Beer is the world's most widely consumed and probably oldest alcoholic beverage, and the third most popular drink overall after water and tea.
Selecting and Buying
Go to a store that sells a variety of imported and microbrewed ales and lagers.
Determine which beers are bottle-conditioned. Bottle-conditioned beers contain living yeast, and have a layer of yeast sediment on the bottom of the bottle, which can be seen when the bottle is viewed from the bottom. Living yeast will actively keep beer fresh by eliminating unwanted compounds, consuming harmful oxygen, and producing carbon dioxide. Yeast also absorbs and consumes the healthy antioxidant plant constituents that are derived from barley and hops. If the yeast is removed from the beer, much of the healthy constituents may be removed. Yeast also provides B vitamins, which are removed from your body when alcohol is metabolized. Some people may find beer yeast to be unpalatable. If so, step #3 is important.

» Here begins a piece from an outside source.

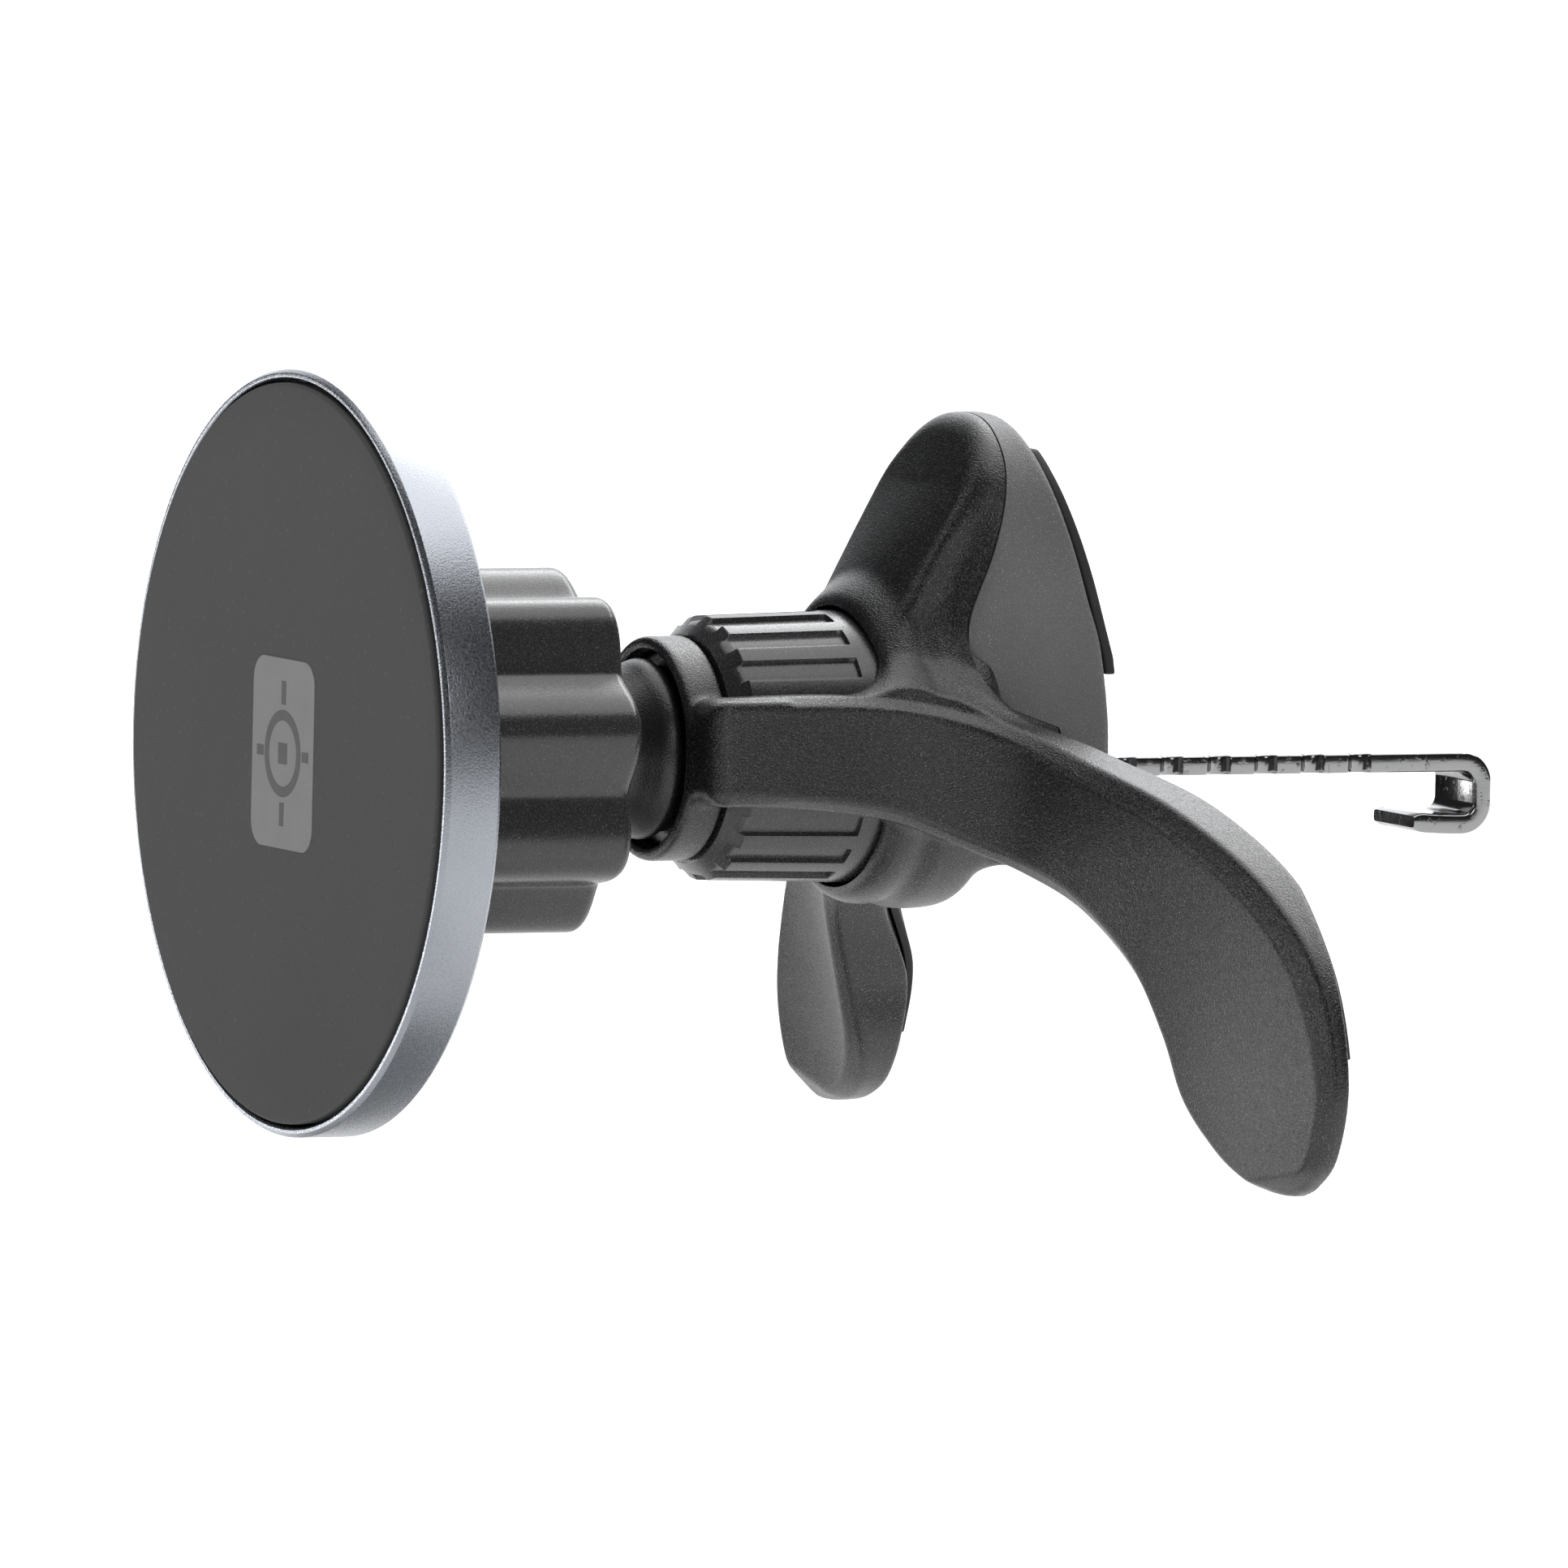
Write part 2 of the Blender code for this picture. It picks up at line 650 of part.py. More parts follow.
def make_rear_shell(middle, cavity):
    shell = copied(middle, "rear_shell", BODY_PLASTIC)
    combine(shell, seam_side("before_seam", GAP / 2, 20 * MM))
    combine(shell, cavity)
    combine(shell, rod("rear_boss", SHELL_SCREWS[0][0], 57.5 * MM, 59.5 * MM, 2.7 * MM, 16), "UNION")
    combine(shell, rod("rear_hollow", (0, 0), 50 * MM, 58.3 * MM, HUB_BORE, AROUND))
    window = (STRIP_HALF + 1.6 * MM, 2.3 * MM)
    low = (-window[0], 50 * MM, STRIP_Z - window[1])
    high = (window[0], 70 * MM, STRIP_Z + window[1])
    combine(shell, box("guide_window", low, high))
    for index, (place, head_y, _) in enumerate(SHELL_SCREWS):
        combine(shell, rod(f"rear_hole_{index}", place, 45 * MM, 70 * MM, 1.1 * MM))
        combine(shell, rod(f"rear_recess_{index}", place, head_y, 70 * MM, 1.9 * MM, 16))
    return shell


def make_shell_screws():
    for index, (place, head_y, tip_y) in enumerate(SHELL_SCREWS):
        name = f"shell_screw_{index + 1}"
        screw(name, place, head_y + 1.4 * MM, tip_y, 1.7 * MM, 0.8 * MM, 1.2 * MM)


def make_hook_guide():
    half = (STRIP_HALF + 1.4 * MM, 2.1 * MM)
    low = (-half[0], 59.0 * MM, STRIP_Z - half[1])
    high = (half[0], 65.0 * MM, STRIP_Z + half[1])
    guide = box("hook_guide", low, high, HIDDEN_PLASTIC)
    low = (-half[0] - 1.0 * MM, 64.9 * MM, STRIP_Z - half[1] - 0.9 * MM)
    high = (half[0] + 1.0 * MM, 65.7 * MM, STRIP_Z + half[1] + 0.9 * MM)
    combine(guide, box("guide_flange", low, high), "UNION")
    slot = (STRIP_HALF + 0.2 * MM, STRIP_THICK / 2 + 0.2 * MM)
    low = (-slot[0], 50 * MM, STRIP_Z - slot[1])
    high = (slot[0], 70 * MM, STRIP_Z + slot[1])
    return combine(guide, box("guide_slot", low, high))


def make_upper_pad():
    """A rubber sheet that follows the slanted back of the upper leg."""
    near = [(y + GAP / MM, z) for y, z in ((59.66, 21.2), (62.4, 12.3), (63.9, 7.3), (64.1, 5.9))]
    far = [(y + (PAD_THICK - GAP) / MM, z) for y, z in near[::-1]]
    sheet = slab("upper_pad", in_metres(near + far), "X", -LEG_HALF, LEG_HALF, PAD_RUBBER)
    inset = arch(LEG_HALF - PAD_INSET, LEG_TOP - PAD_INSET, 0)
    return combine(sheet, slab("pad_arch", inset, "Y", 40 * MM, 70 * MM), "INTERSECT")


# Hook drive


def make_adjusting_nut():
    profile = [
        (TAIL_BORE, NUT_FRONT),
        (8.9 * MM, NUT_FRONT),
        (NUT_FRONT_R, NUT_FRONT + 1.4 * MM),
        (NUT_R, NUT_BACK),
        (JOURNAL_R, NUT_BACK),
        (JOURNAL_R, 50.9 * MM),
        (5.1 * MM, 50.9 * MM),
        (5.1 * MM, 51.8 * MM),
        (JOURNAL_R, 51.8 * MM),
        (JOURNAL_R, JOURNAL_END),
        (TAIL_BORE, JOURNAL_END),
    ]
    nut = turned("adjusting_nut", profile, NUT_PLASTIC, 40)
    grooves = bmesh.new()
    for index in range(NUT_RIBS):
        turn = Matrix.Rotation(2 * math.pi * (index + 0.5) / NUT_RIBS, 4, "Y")
        made = bmesh.ops.create_cube(grooves, size=1.0)["verts"]
        bmesh.ops.scale(grooves, vec=(2.0 * MM, 11.6 * MM, 1.1 * MM), verts=made)
        bmesh.ops.translate(grooves, vec=(NUT_R - GROOVE_DEPTH + 1.0 * MM, 39.4 * MM, 0), verts=made)
        bmesh.ops.transform(grooves, matrix=turn, verts=made)
    mesh = bpy.data.meshes.new("nut_grooves")
    grooves.to_mesh(mesh)
    grooves.free()
    return combine(nut, add("nut_grooves", mesh))


def make_thrust_washer():
    profile = [(6.2 * MM, 47.6 * MM), (9.8 * MM, 47.6 * MM), (9.8 * MM, 48.2 * MM), (6.2 * MM, 48.2 * MM)]
    return turned("thrust_washer", profile, STEEL, 32)


def make_circlip():
    """An open ring in the groove of the nut's journal."""
    ends = (math.radians(20), math.radians(340))
    turns = [ends[0] + (ends[1] - ends[0]) * i / 20 for i in range(21)]
    outline = [(6.8 * MM * math.cos(t), 6.8 * MM * math.sin(t)) for t in turns]
    outline += [(5.25 * MM * math.cos(t), 5.25 * MM * math.sin(t)) for t in turns[::-1]]
    return slab("circlip", outline, "Y", 51.05 * MM, 51.65 * MM, STEEL)


def hook_outline():
    """Side outline of the strip and its J-shaped end as (y, z), with round outer and inner corners."""
    top = STRIP_Z + STRIP_THICK / 2
    outer = 2.4 * MM
    inner = outer - STRIP_THICK
    bottom = top - HOOK_DROP
    end = STRIP_END
    points = [(STRIP_TAIL, top)]
    for centre_z, first in ((top - outer, 90), (bottom + outer, 0)):
        for i in range(5):
            t = math.radians(first - 90 * i / 4)
            points.append((end - outer + outer * math.cos(t), centre_z + outer * math.sin(t)))
    tip = end - HOOK_LIP
    points += [(tip + 0.9 * MM, bottom), (tip, bottom + 0.5 * MM), (tip, bottom + STRIP_THICK + 0.2 * MM)]
    points += [(tip + 0.8 * MM, bottom + STRIP_THICK)]
    for centre_z, first in ((bottom + outer, -90), (top - outer, 0)):
        for i in range(5):
            t = math.radians(first + 90 * i / 4)
            points.append((end - outer + inner * math.cos(t), centre_z + inner * math.sin(t)))
    return points + [(STRIP_TAIL, top - STRIP_THICK)]


def make_hook():
    hook = slab("hook", hook_outline(), "X", -STRIP_HALF, STRIP_HALF, CHROME)
    notches = bmesh.new()
    for index in range(THREAD_TURNS):
        for side in (-1, 1):
            y = THREAD_START + THREAD_PITCH * (index + (0.5 if side > 0 else 0.0))
            made = bmesh.ops.create_cone(
                notches, cap_ends=True, segments=4, radius1=1.1 * MM, radius2=1.1 * MM, depth=4.0 * MM
            )["verts"]
            bmesh.ops.translate(notches, vec=(side * (STRIP_HALF + 0.5 * MM), y, STRIP_Z), verts=made)
    mesh = bpy.data.meshes.new("hook_thread")
    notches.to_mesh(mesh)
    notches.free()
    return combine(hook, add("hook_thread", mesh))


start()
PAD_RUBBER = plain("pad_rubber", (0.1, 0.1, 0.1), 0.75)
ALUMINIUM = plain("aluminium", (0.72, 0.74, 0.78), 0.32, 1.0)
BODY_PLASTIC = plain("body_plastic", (0.05, 0.05, 0.05), 0.5)
NUT_PLASTIC = plain("nut_plastic", (0.05, 0.05, 0.05), 0.35)
STUD_PLASTIC = plain("stud_plastic", (0.04, 0.04, 0.04), 0.45)
HIDDEN_PLASTIC = plain("hidden_plastic", (0.3, 0.3, 0.31), 0.5)
STEEL = plain("steel", (0.5, 0.5, 0.5), 0.35, 1.0)
NICKEL = plain("nickel", (0.65, 0.63, 0.58), 0.25, 1.0)
CHROME = plain("chrome", (0.75, 0.75, 0.76), 0.12, 1.0)

make_face_pad()
make_bezel_ring()
make_magnets()
make_steel_yoke()
make_magnet_carrier()
make_rear_cover()
make_cover_screws()
make_friction_cup()
make_pressure_ring()
make_clamp_ring()
make_lock_nut()
make_ball_stud()
make_stud_screw()
outside = make_middle()
hollow = make_cavity()
make_front_shell(outside, hollow)
make_rear_shell(outside, hollow)
make_shell_screws()
make_hook_guide()
make_upper_pad()
leg_pad("right_pad", 1, PAD_RUBBER)
leg_pad("left_pad", -1, PAD_RUBBER)
make_adjusting_nut()
make_thrust_washer()
make_circlip()
make_hook()
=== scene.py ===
import math

import bpy
import numpy as np
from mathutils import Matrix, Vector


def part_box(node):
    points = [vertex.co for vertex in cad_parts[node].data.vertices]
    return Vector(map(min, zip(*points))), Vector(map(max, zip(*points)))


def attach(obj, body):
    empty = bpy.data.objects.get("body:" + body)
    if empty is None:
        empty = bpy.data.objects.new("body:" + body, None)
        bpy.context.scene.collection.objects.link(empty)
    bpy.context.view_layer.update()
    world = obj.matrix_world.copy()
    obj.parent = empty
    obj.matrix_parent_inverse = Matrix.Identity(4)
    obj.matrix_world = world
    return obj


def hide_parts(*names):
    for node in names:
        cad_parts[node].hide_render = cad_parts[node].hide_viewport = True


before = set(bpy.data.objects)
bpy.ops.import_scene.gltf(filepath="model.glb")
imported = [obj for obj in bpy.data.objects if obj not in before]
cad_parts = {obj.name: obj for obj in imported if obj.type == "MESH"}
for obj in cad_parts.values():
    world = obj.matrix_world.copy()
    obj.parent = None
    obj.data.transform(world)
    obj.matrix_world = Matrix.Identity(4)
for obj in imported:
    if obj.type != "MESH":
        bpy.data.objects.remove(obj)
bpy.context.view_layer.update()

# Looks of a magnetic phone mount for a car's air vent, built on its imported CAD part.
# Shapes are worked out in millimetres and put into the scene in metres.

import openvdb
from mathutils import Matrix, Vector

MM = 0.001


def low(node):
    """The low corner of a CAD node's box in the frame, in millimetres."""
    return [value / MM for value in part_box(node)[0]]


def high(node):
    """The high corner of the same box."""
    return [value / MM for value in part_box(node)[1]]


# ---------------------------------------------------------------- places, in millimetres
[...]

Determine which beers are dark or, if light in color, which ones are hazy. Dark beers use dark barley malt that enables the healthy hop constituents to remain in solution. Dark beers that have been filtered and have not been bottle conditioned will still provide plentiful quantities of antioxidants, perhaps more so than unfiltered, bottle-conditioned light-colored beers. Filtered, light-colored beers do also provide readily absorbed antioxidants, but may be lacking in certain antioxidants. British stouts and porters use relatively large quantities of dark malt. Haze or an obvious suspension of very small particles in light-colored beers may be an indication that there are plentiful quantities of antioxidant polyphenols in the beer, or that the beer has not been overly processed. However, light, clear beers may be healthful, and very high in quality, but it is important that they be bottle conditioned. Some strains of yeast result in a murky yeast suspension in the beer, while other yeasts result in a thick, compact sediment and an otherwise relatively clear beer. Many healthful nutrients should exist in the yeast sediment and suspended yeast. Some European lagers are aged (lagered) for many months before being bottled. These beers may still contain living yeast, but will be quite clear due to the extended lagering period.

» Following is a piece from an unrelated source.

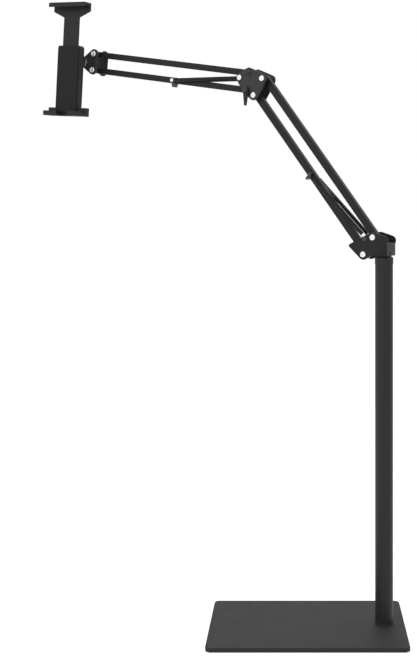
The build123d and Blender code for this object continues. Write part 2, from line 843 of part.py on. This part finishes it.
cover_bottom = -jaw_half
with BuildPart() as holder_cover:
    with BuildSketch(holder.offset(cover_front)):
        with Locations((0, (holder_top + cover_bottom) / 2)):
            RectangleRounded(holder_width, holder_top - cover_bottom, cover_corner)
    extrude(amount=cover_thick)
    pegs(screw_places, holder_screw_radius + fit, cover_front, cover_back, Mode.SUBTRACT)
    pegs(screw_places, holder_screw_head_radius + fit, cover_front, cover_front + holder_screw_head, Mode.SUBTRACT)
write(holder_cover, "holder_cover")

with BuildPart() as cover_screws:
    pegs(screw_places, holder_screw_head_radius, cover_front, cover_front + holder_screw_head)
    pegs(screw_places, holder_screw_radius, cover_front, cover_back + holder_screw_grip)
write(cover_screws, "cover_screws")

with BuildPart() as holder_pad:
    with BuildSketch(holder.offset(pad_front)):
        with Locations((0, (holder_top + cover_bottom) / 2)):
            RectangleRounded(
                holder_width - 2 * pad_inset, holder_top - cover_bottom - 2 * pad_inset, cover_corner
            )
    extrude(amount=pad_thick)
write(holder_pad, "holder_pad")

with BuildPart() as foot_pads:
    for side in (-1, 1):
        left = side * foot_middle - foot_width / 2 + pad_inset
        right = side * foot_middle + foot_width / 2 - pad_inset
        slab(left, right, foot_top, -jaw_half, slot_front, pad_front)
write(foot_pads, "foot_pads")

with BuildPart() as jaw_spring:
    spring_level = shell_inside - slide_play - jaw_spring_radius
    spring_foot = Plane(
        origin=holder.from_local_coords(Vector(0, pocket_bottom, spring_level)),
        x_dir=holder.x_dir,
        z_dir=holder.y_dir,
    )
    with BuildSketch(spring_foot):
        Circle(jaw_spring_radius)
        Circle(jaw_spring_bore, mode=Mode.SUBTRACT)
    extrude(amount=-slide_tail - slide_play - pocket_bottom)
write(jaw_spring, "jaw_spring")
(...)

Purchase some beers according to the above steps, and taste them. The beers that are more bitter were probably made with greater quantities of hops. Beers that are not overly bitter but have lots of hop flavor and aroma may have been made with more hops than some bitter beers. More hops means more healthful hop constituents. Beers with hop flavor and aroma should provide a greater variety of delicate hop antioxidants. Dark beers need not be overly bitter or have hop flavor and aroma, as the dark malt helps to keep significant quantities of healthful hop constituents in solution even though less hops may be used. When pouring beer into a glass, try swirling the dregs of the beer in the bottle and pouring the loosened sediment into your glass. This will help to ensure that you consume all of the available healthful nutrients. However, such a practice may not be recommended for certain styles of beer.
Conserving and Storing
Depending on the style, beer needs to be stored in a way that maintains its flavor and freshness. Some can even be stored and aged for maturation. Follow these easy steps to store your beer.
Store vintage beers, imperial stouts, strong ales and lambics in an upright position in a cool, dark place for aging. Keeping these beers stored for long periods of time (a year or more) enhances their flavor and helps them develop complexity-just like wine.
Maintain the temperature of your beer. Though cycling beer from warm to cold and back again usually only causes cloudiness, for the best flavor, keep your beer in the refrigerator at all times.
Keep beer away from direct light. Light reacts with the hops in the beer causing it to stale quickly, often referred to as "skunking." Store beer in a dark place at all times where light cannot reach it.
Use carbon dioxide with keg beer instead of compressed air to force it out. Oxygen accelerates the chemical reactions that cause staling in beer. Keg beer can go flat in a matter of days when exposed to oxygen.
Take note of the "freshness" or "consume by" date on the beer packaging. If there is no date, store your beer for no longer than 6 weeks (unless you are aging it). Beer is perishable, like other foods, and can only be stored and kept fresh for a limited amount of time. Stronger, hoppier beers may keep for longer.